Officer Carroll suggested that the homeowners put in a good camera with a time and date stamp so they could verify who trespassed. He also noted that he and Officer White would make a complete report of their meeting at the site, along with a boundary map of the EVHOA property that would be available at the station.

“If a call comes into the station on a later shift all the officers will know where your property is and who has been warned,” he said.

Homeowners said they intended to meet with an arborist to create a plan for replanting the cleared area.

“We’re hoping for a plan of reforestation of small shrubs and foliage to fill in before the rains to prevent erosion,” said Clayton Roloff. “Some small bushes and maybe cypress trees could create a buffer in case someone ran off the road.”

Homeowner Mary Ostergaard said homeowners have been frustrated by Smith’s claim that he did not know he owned the property when he cleared it.

Homeowners provided The Missourian with a copy of a map that they said accompanied Smith’s zoning verification, which separated the Eagles View lot from the larger parcel of Smith’s property.

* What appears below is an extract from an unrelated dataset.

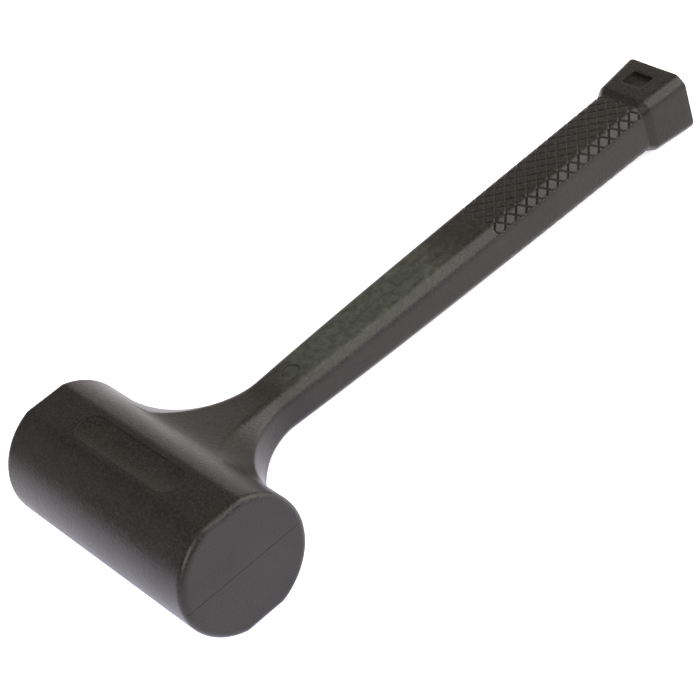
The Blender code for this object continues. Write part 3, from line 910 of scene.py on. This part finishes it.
def build_camera():
    data = bpy.data.cameras.new("camera")
    data.lens = CAMERA_LENS
    data.sensor_width = 36.0
    data.clip_start, data.clip_end = 0.05, 20.0
    camera = bpy.data.objects.new("camera", data)
    bpy.context.scene.collection.objects.link(camera)
    azimuth, elevation = math.radians(CAMERA_AZIMUTH), math.radians(CAMERA_ELEVATION)
    away = Vector((math.cos(elevation) * math.cos(azimuth), -math.cos(elevation) * math.sin(azimuth),
                   math.sin(elevation)))
    level = (-away).to_track_quat("-Z", "Y").to_matrix().to_4x4()
    roll = Matrix.Rotation(math.radians(CAMERA_ROLL), 4, "Z")
    camera.matrix_world = Matrix.Translation(AXIS + CAMERA_TARGET + away * CAMERA_DISTANCE) @ level @ roll
    bpy.context.scene.camera = camera


def soft_box(name, direction, size, radiance, colour):
    """An area light that faces the mallet from the given direction."""
    data = bpy.data.lights.new(name, "AREA")
    data.shape = "RECTANGLE"
    data.size, data.size_y = size
    data.energy = radiance * math.pi * size[0] * size[1]
    data.color = colour
    light = bpy.data.objects.new(name, data)
    away = Vector(direction).normalized()
    light.location = LIT_CENTRE + away * LIGHT_DISTANCE
    light.rotation_euler = away.to_track_quat("Z", "Y").to_euler()
    bpy.context.scene.collection.objects.link(light)


def build_studio():
    build_floor()
    build_camera()
    soft_box("key_box", (0.60, 0.43, 0.68), (1.7, 1.7), 3.6, (1.0, 0.985, 0.94))
    soft_box("neck_box", (0.25, 0.88, 0.40), (1.0, 0.9), 4.5, (1.0, 0.985, 0.95))
    soft_box("rim_box", (0.36, -0.77, 0.53), (0.8, 0.6), 9.0, (1.0, 1.0, 1.0))
    soft_box("front_fill", (-0.69, -0.60, 0.40), (1.0, 0.7), 0.5, (0.92, 0.97, 1.0))
    soft_box("back_glow", (-0.67, 0.70, 0.22), (1.6, 0.9), 0.65, (1.0, 0.86, 0.79))
    world = bpy.data.worlds.new("studio")
    world.use_nodes = True
    tree = world.node_tree
    direction = tree.nodes.new("ShaderNodeTexCoord").outputs["Generated"]
    height = tree.nodes.new("ShaderNodeSeparateXYZ")
    glow = tree.nodes.new("ShaderNodeValToRGB")
    glow.color_ramp.elements[0].color = (*WALL_GLOW, 1.0)
    glow.color_ramp.elements[1].color = (*CEILING_GLOW, 1.0)
    glow.color_ramp.elements[1].position = WALL_TOP
    tree.links.new(direction, height.inputs["Vector"])
    tree.links.new(height.outputs["Z"], glow.inputs["Fac"])
    tree.links.new(glow.outputs["Color"], tree.nodes["Background"].inputs["Color"])
    bpy.context.scene.world = world
    bpy.context.scene.view_settings.view_transform = "Standard"


def main():
    plastic = moulded_plastic()
    canister_steel = steel("drawn_steel", (0.33, 0.33, 0.34), (0.46, 0.46, 0.47), (1, 12, 12), 0.4, 60.0)
    rod_steel = steel("rolled_steel", (0.20, 0.20, 0.21), (0.36, 0.35, 0.35), (8, 1, 8), 0.5, 50.0)
    shot_steel = steel("shot_steel", (0.42, 0.41, 0.40), (0.56, 0.55, 0.53), (1, 1, 1), 0.35, 300.0)
    build_casing(plastic)
    build_canister(canister_steel)
    build_rod(rod_steel)
    build_shot(shot_steel)
    build_studio()


main()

Ostergaard also said the good news out of all the discussion is that a large percentage of the homeowners have agreed on a process to determine a future course of action.

Homeowners met with Todd Billy, CMA attorney, to determine the best course of action in dealing with the property.

“We elected a new slate of officers with a large majority,” Ostergaard said. “We’re moving forward as a unified community.”

Smith said claims that he knew he owned the property are misleading.

“Not only did I not know I didn’t own it, they (Eagles View Homeowners) didn’t know (who owned it),” Smith said. “I don’t think the city of Pacific knew who owned it.

“Now that we all know who owns it this can move forward,” Smith said. “I’m going to build my storage lot and the homeowners will decide what to do with their land.”